Columba’s sister Dympna said: “Our mother went to her grave unable to tend the grave of her son. If the people who know where Columba is buried could have seen what that did to my mother, if they could imagine their own mother in that position, they could not stay silent if they had any human feelings at all. I would like to look them in the eye and ask them, ‘Do you know what you have done?’”

The Bragan site was first examined by gardaí in 1999 and again the following year. New information was supplied two years ago and was thoroughly tested for 12 months before searching began in earnest.

'Cruel irony'

The search, now halted, restarted last spring after it was postponed last October with the onset of winter.
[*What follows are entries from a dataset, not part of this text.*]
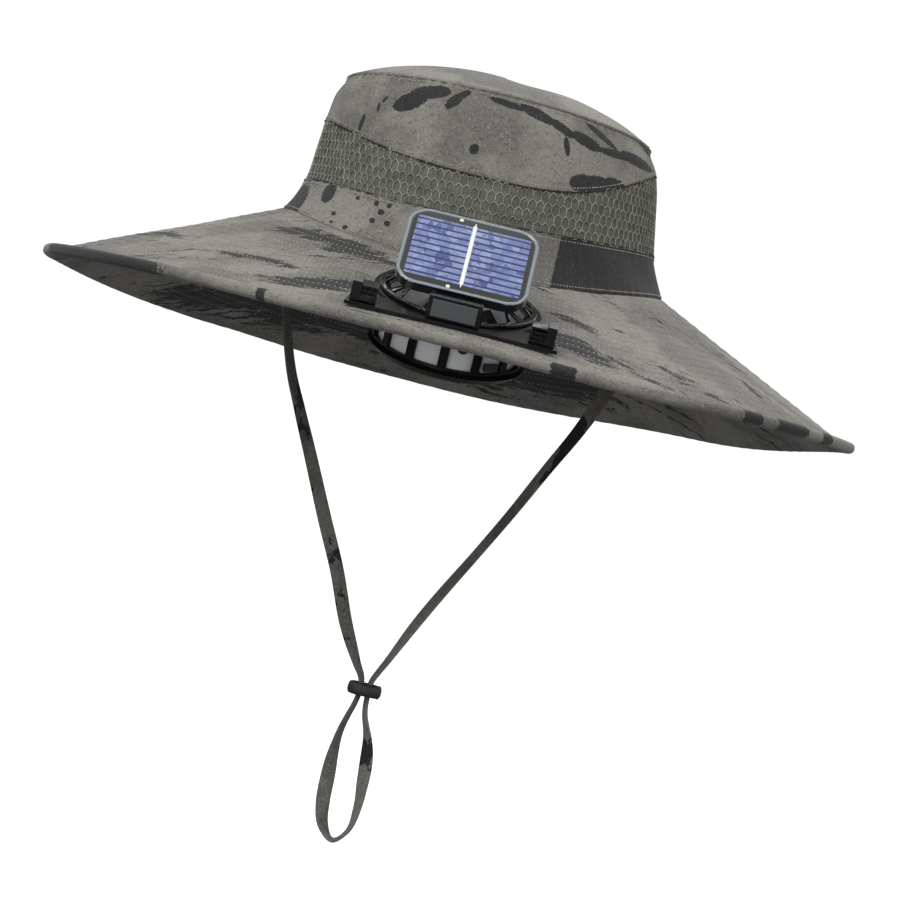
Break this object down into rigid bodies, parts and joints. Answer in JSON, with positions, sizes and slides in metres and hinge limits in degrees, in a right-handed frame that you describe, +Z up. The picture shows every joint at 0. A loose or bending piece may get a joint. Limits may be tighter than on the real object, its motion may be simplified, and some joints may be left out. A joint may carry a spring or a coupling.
{
  "type": "solar fan hat",
  "caption": "Wide-brimmed camouflage cloth hat with a net band, a solar-driven fan through the front of its brim and a chin strap with a slider.",
  "frame": {"origin": "centre of the crown's opening, level with the base seam at the sides, where the hat sits on a head", "axes": "+Z up through the crown, the front with the fan faces -Y, +X towards the wearer's left"},
  "size_m": [0.39, 0.404, 0.364],
  "materials": {
    "camouflage_cloth": "matte printed polyester in warm grey with charcoal blotches",
    "net_cloth": "matte knitted net in olive grey",
    "strap_cloth": "matte printed strap",
    "black_gloss_plastic": "glossy moulded plastic",
    "grey_plastic": "satin light grey plastic",
    "grey_matte_plate": "matte grey plate",
    "motor_steel": "plain steel can",
    "black_rubber": "matte rubber",
    "panel_resin": "clear-coated resin frame",
    "cell_blue": "blue silicon cell under clear resin",
    "busbar_silver": "tinned conductor",
    "pin_steel": "plain steel pin"
  },
  "bodies": {
    "hat": {"crown_top": "camouflage_cloth", "crown_side": "camouflage_cloth", "crown_mesh": "net_cloth", "crown_band": "camouflage_cloth", "brim": "camouflage_cloth", "brim_binding": "camouflage_cloth", "chin_strap": "strap_cloth", "strap_slider": "black_rubber", "fan_flange": "black_gloss_plastic", "fan_lug_left": "black_gloss_plastic", "fan_lug_right": "black_gloss_plastic", "fan_guard": "black_gloss_plastic", "fan_housing": "black_gloss_plastic", "fan_duct": "grey_plastic", "fan_switch": "black_rubber", "fan_port": "black_rubber", "fan_motor": "motor_steel", "hinge_block": "black_gloss_plastic", "block_plate": "grey_matte_plate", "hinge_pin": "pin_steel"},
    "impeller": {"fan_impeller": "black_gloss_plastic"},
    "solar_panel": {"panel_frame": "panel_resin", "panel_cell": "cell_blue", "panel_busbar": "busbar_silver"}
  },
  "joints": [
    {"name": "impeller_spin", "type": "hinge", "parent": "hat", "child": "impeller", "pos_m": [0, -0.14841, -0.03202], "axis": [0, -0.3404, 0.9403], "continuous": true},
    {"name": "panel_tilt", "type": "hinge", "parent": "hat", "child": "solar_panel", "pos_m": [0, -0.17267, -0.03112], "axis": [1, 0, 0], "range_deg": [-14, 45]}
  ]
}
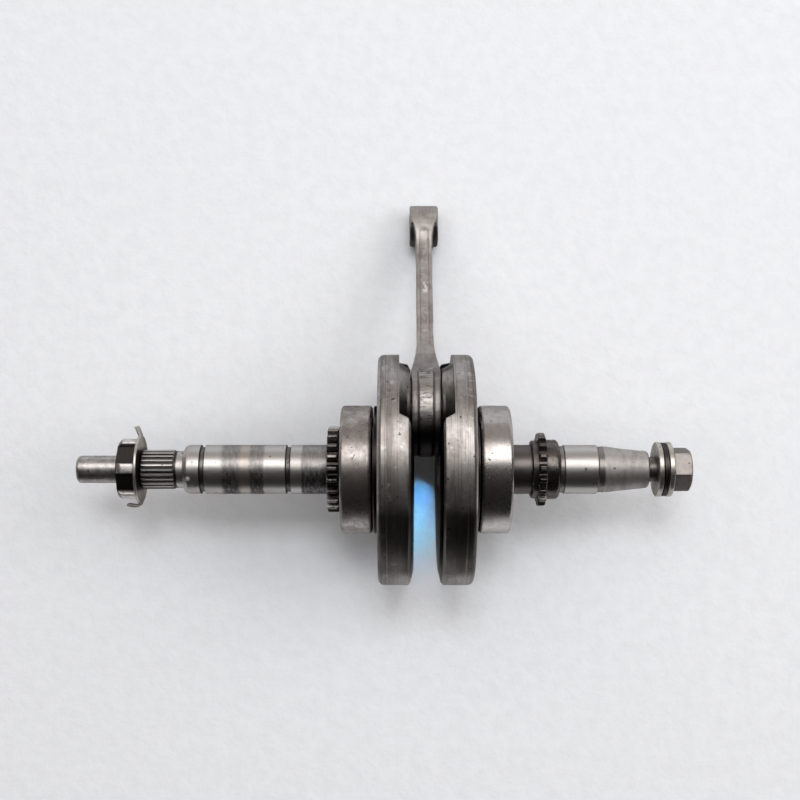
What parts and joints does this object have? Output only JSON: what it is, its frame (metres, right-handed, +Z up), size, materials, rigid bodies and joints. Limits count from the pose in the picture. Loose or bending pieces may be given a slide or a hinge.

Sandra Peake, who leads the Wave Trauma Centre which supports the families of the disappeared, said: "The hearts of all the families of the disappeared will go out to the McVeigh family. It's a cruel irony that just as [former US special envoy] Richard Haass is looking at ways of dealing with the past a family is forced to endure more pain even though there is a process through the ICLVR already in place to deal with this terrible legacy of the Troubles."

The family has also released the last letter Columba wrote to his mother from Dublin.

After a brief description of the funeral of Éamon de Valera, his final words to his mother were: “Well I’ll say bye for now. God bless and take care. From your big son, Columba.”